• RECORDED INFORMATION:
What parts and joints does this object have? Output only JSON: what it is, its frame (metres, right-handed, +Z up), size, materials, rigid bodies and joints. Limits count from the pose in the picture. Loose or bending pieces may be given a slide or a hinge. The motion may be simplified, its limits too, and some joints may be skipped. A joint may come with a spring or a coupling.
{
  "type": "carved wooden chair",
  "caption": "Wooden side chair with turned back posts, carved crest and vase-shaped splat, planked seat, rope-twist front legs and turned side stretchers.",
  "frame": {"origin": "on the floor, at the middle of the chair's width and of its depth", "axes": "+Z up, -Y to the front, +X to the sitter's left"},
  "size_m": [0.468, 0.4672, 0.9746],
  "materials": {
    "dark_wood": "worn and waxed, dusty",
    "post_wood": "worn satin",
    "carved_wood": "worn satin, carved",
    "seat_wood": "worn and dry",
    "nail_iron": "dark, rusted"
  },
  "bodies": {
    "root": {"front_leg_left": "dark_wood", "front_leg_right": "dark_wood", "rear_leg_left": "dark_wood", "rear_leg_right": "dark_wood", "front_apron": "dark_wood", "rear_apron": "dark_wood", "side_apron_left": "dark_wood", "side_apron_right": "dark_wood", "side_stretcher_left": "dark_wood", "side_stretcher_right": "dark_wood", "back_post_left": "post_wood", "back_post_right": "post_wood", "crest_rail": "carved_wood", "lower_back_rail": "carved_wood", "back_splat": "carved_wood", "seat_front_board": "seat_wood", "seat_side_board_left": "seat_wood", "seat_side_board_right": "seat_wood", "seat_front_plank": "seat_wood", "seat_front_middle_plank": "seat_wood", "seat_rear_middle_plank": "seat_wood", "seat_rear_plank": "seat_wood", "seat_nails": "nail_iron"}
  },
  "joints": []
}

• EXERCISE: Output all of the data above without any alteration.

• CORRECT OUTPUT:
What parts and joints does this object have? Output only JSON: what it is, its frame (metres, right-handed, +Z up), size, materials, rigid bodies and joints. Limits count from the pose in the picture. Loose or bending pieces may be given a slide or a hinge. The motion may be simplified, its limits too, and some joints may be skipped. A joint may come with a spring or a coupling.
{
  "type": "carved wooden chair",
  "caption": "Wooden side chair with turned back posts, carved crest and vase-shaped splat, planked seat, rope-twist front legs and turned side stretchers.",
  "frame": {"origin": "on the floor, at the middle of the chair's width and of its depth", "axes": "+Z up, -Y to the front, +X to the sitter's left"},
  "size_m": [0.468, 0.4672, 0.9746],
  "materials": {
    "dark_wood": "worn and waxed, dusty",
    "post_wood": "worn satin",
    "carved_wood": "worn satin, carved",
    "seat_wood": "worn and dry",
    "nail_iron": "dark, rusted"
  },
  "bodies": {
    "root": {"front_leg_left": "dark_wood", "front_leg_right": "dark_wood", "rear_leg_left": "dark_wood", "rear_leg_right": "dark_wood", "front_apron": "dark_wood", "rear_apron": "dark_wood", "side_apron_left": "dark_wood", "side_apron_right": "dark_wood", "side_stretcher_left": "dark_wood", "side_stretcher_right": "dark_wood", "back_post_left": "post_wood", "back_post_right": "post_wood", "crest_rail": "carved_wood", "lower_back_rail": "carved_wood", "back_splat": "carved_wood", "seat_front_board": "seat_wood", "seat_side_board_left": "seat_wood", "seat_side_board_right": "seat_wood", "seat_front_plank": "seat_wood", "seat_front_middle_plank": "seat_wood", "seat_rear_middle_plank": "seat_wood", "seat_rear_plank": "seat_wood", "seat_nails": "nail_iron"}
  },
  "joints": []
}